Available data
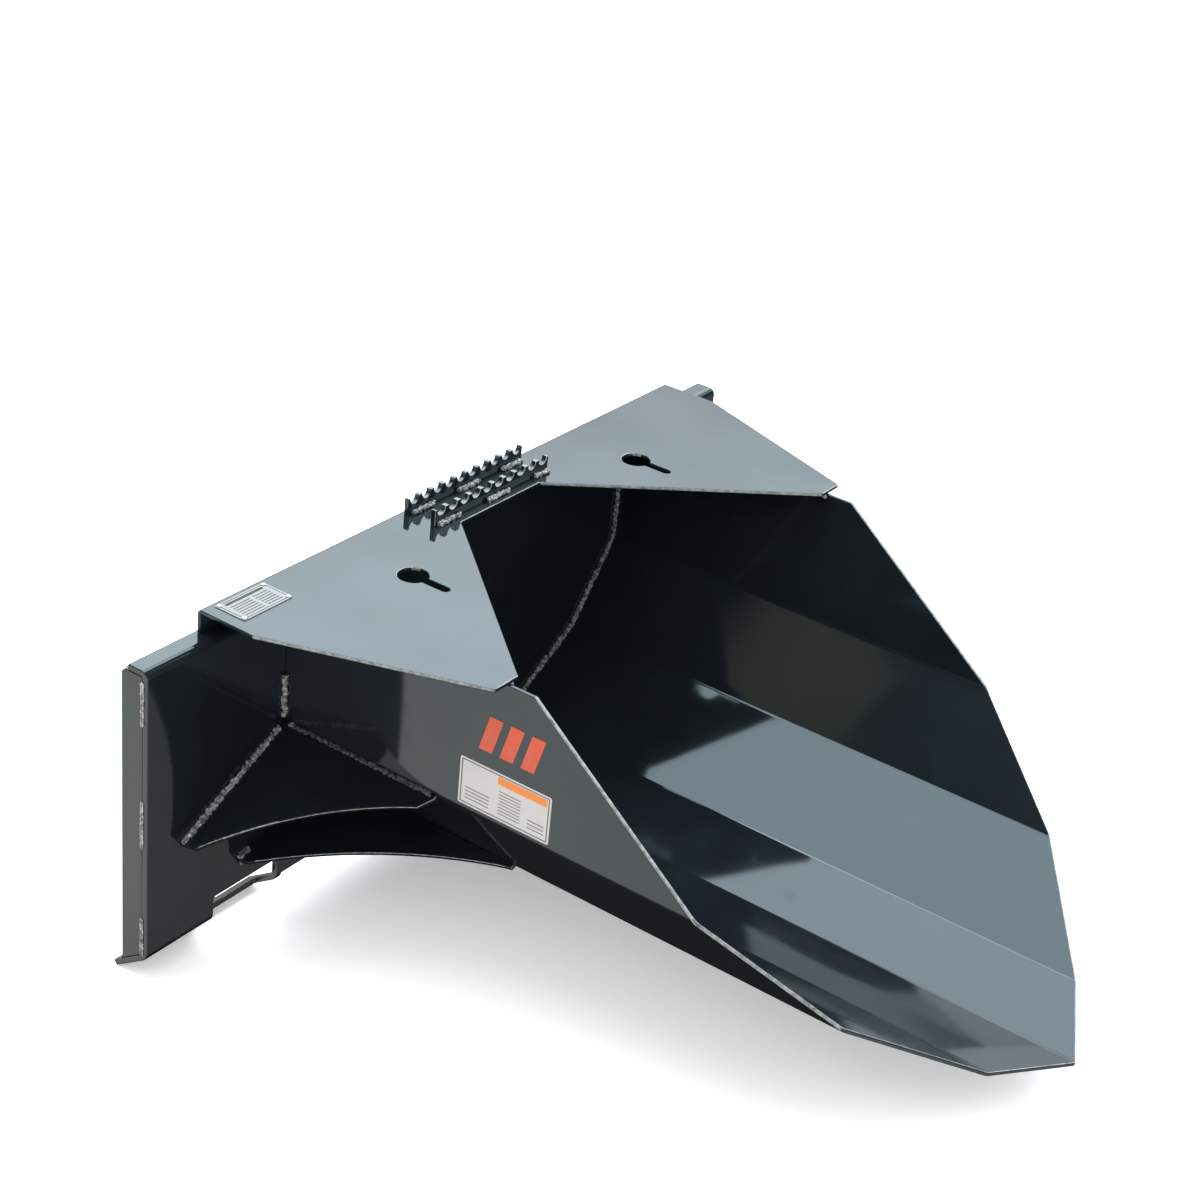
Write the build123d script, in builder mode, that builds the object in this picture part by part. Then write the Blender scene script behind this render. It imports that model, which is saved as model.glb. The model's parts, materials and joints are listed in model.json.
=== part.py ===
from build123d import *
import os
from math import cos, radians, sin, tan

os.makedirs("parts", exist_ok=True)

# Pointed spade bucket on a universal skid steer quick-attach plate. Millimetres.
# The origin is the centre of the attach plate's rear face. +Y points back to the carrier, the
# trough points to -Y, +Z is up, and X = 0 is the plane of symmetry.

# --- Quick-attach plate: one sheet, folded back at the top and at both bottom ends
attach_width = 1150.0
attach_height = 430.0
attach_t = 8.0
hook_reach = 23.0
hook_bend_r = 10.0
foot_bend_r = 14.0
foot_slope = 33.7
foot_reach = 51.0
foot_inner_x = 340.0
middle_bottom_z = -176.0
lip_top = attach_height / 2
foot_corner_z = -lip_top + foot_reach * tan(radians(foot_slope))
front_y = -attach_t

# Lock-pin slots, cut down through the fold into the foot
slot_inner_x = 351.0
slot_outer_x = 462.0
slot_top_z = -149.5
slot_end_y = 28.0
slot_corner_r = 5.0
slot_overrun = 10.0

# End plates that close the sides of the hook lip and the foot
end_plate_t = 8.0
end_plate_depth = 33.5
end_plate_chamfer = 5.0

# --- Sheet metal of the bucket
sheet_t = 5.0
gusset_t = 5.5

# Top plate, folded down at the rear on to the hook lip
deck_rise = 31.5
deck_top = lip_top + deck_rise
deck_under = deck_top - sheet_t
deck_rear_y = 18.0
deck_fold_r = 6.0
deck_half_width = 471.5
deck_shoulder_y = -68.0
wing_outer_x = 370.5
wing_inner_x = 329.0
wing_tip_y = -337.0
notch_half_width = 81.0
notch_y = -55.0
deck_corner_r = 4.0

# Keyholes for a chain link: a round entry and a narrow slot that runs forward
keyhole_x = 231.6
keyhole_y = -102.8
keyhole_r = 19.2
keyhole_slot_width = 12.0
keyhole_slot_end_y = -158.0

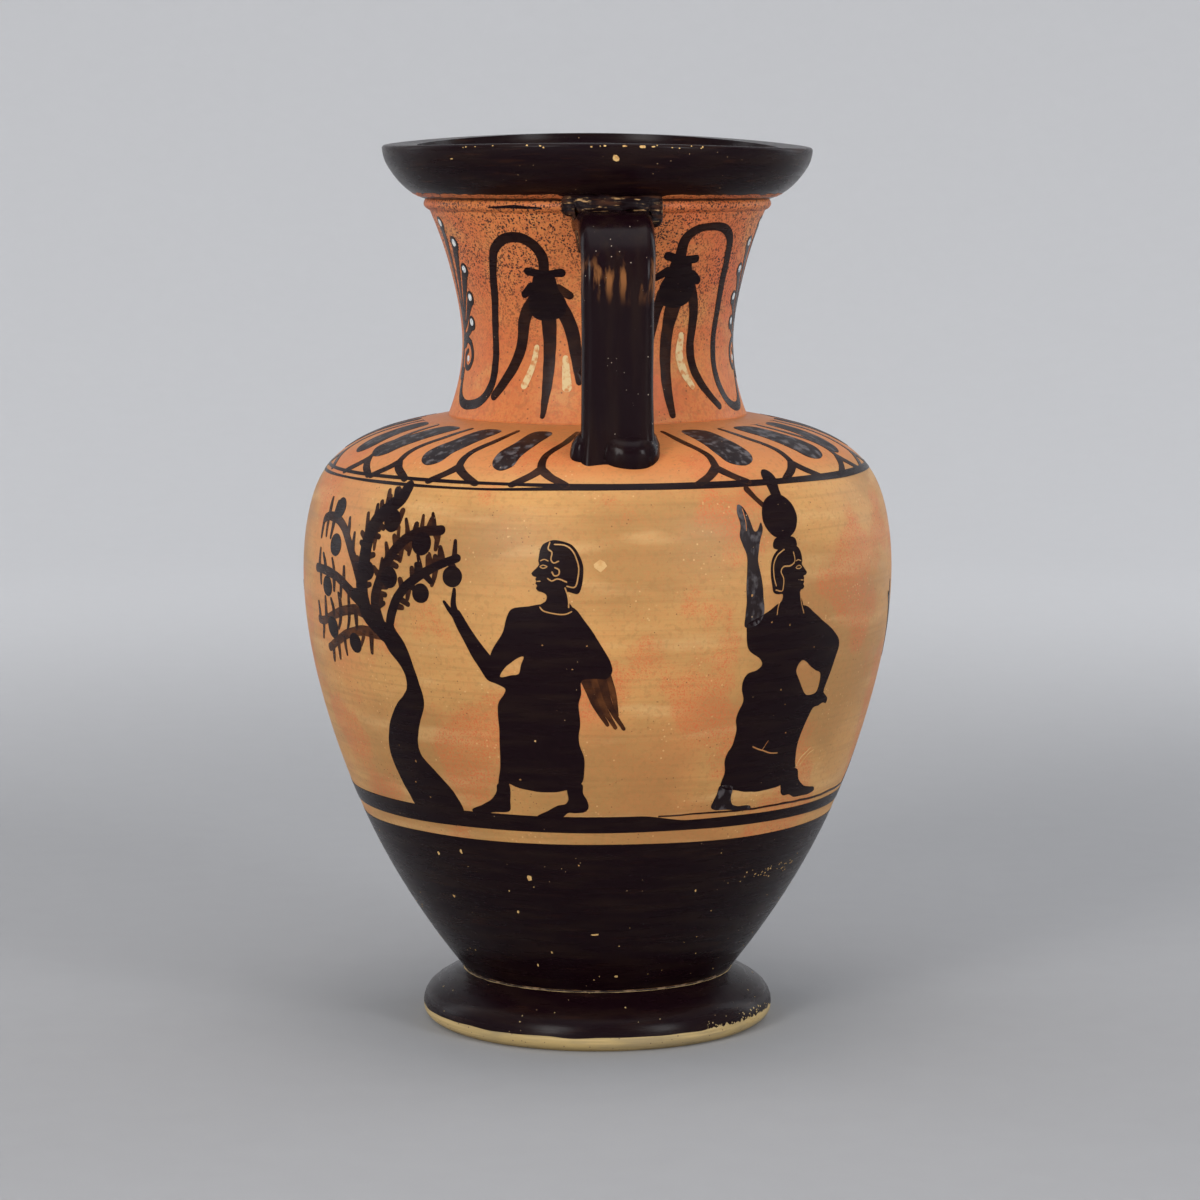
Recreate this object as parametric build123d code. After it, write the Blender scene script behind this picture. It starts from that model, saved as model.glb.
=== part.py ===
from build123d import *
import os

# A neck-amphora, thrown in sections on a wheel and luted together with slip.
# Frame: millimetres, +Z up, the origin on the wheel axis in the plane that the foot rests on.
# The two strap handles stand in the YZ plane: the front one towards -Y, the back one towards +Y.

# ---- driving sizes -----------------------------------------------------------------------

# Foot
REST_RADIUS = 60.2            # outer edge of the ring that the vase stands on
REST_RING_WIDTH = 7.5         # width of that ring
FOOT_RADIUS = 64.4            # widest part of the foot
FOOT_BULGE_HEIGHT = 5.0       # height of that widest part
FOOT_HEIGHT = 19.0            # top of the foot, where the body is luted on
FOOT_PLATE = 6.5              # clay under the body's boss

# Body, with heights above its own base
BODY_HEIGHT = 203.7           # from the base to where the shoulder meets the neck
BELLY_HEIGHT = 148.4          # widest part of the belly
BASE_RADIUS = 49.6            # foot of the body wall
BELLY_RADIUS = 107.6
NECK_ROOT_RADIUS = 55.5       # inner edge of the shoulder
BODY_WALL = 5.0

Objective
Where a line of the records above holds the word "from", copy that line.

Solution to this exercise
from build123d import *
from math import cos, radians, sin, tan
Recreate this object as parametric build123d code. After it, write the Blender scene script behind this picture. It starts from that model, saved as model.glb.
from build123d import *
BODY_HEIGHT = 203.7           # from the base to where the shoulder meets the neck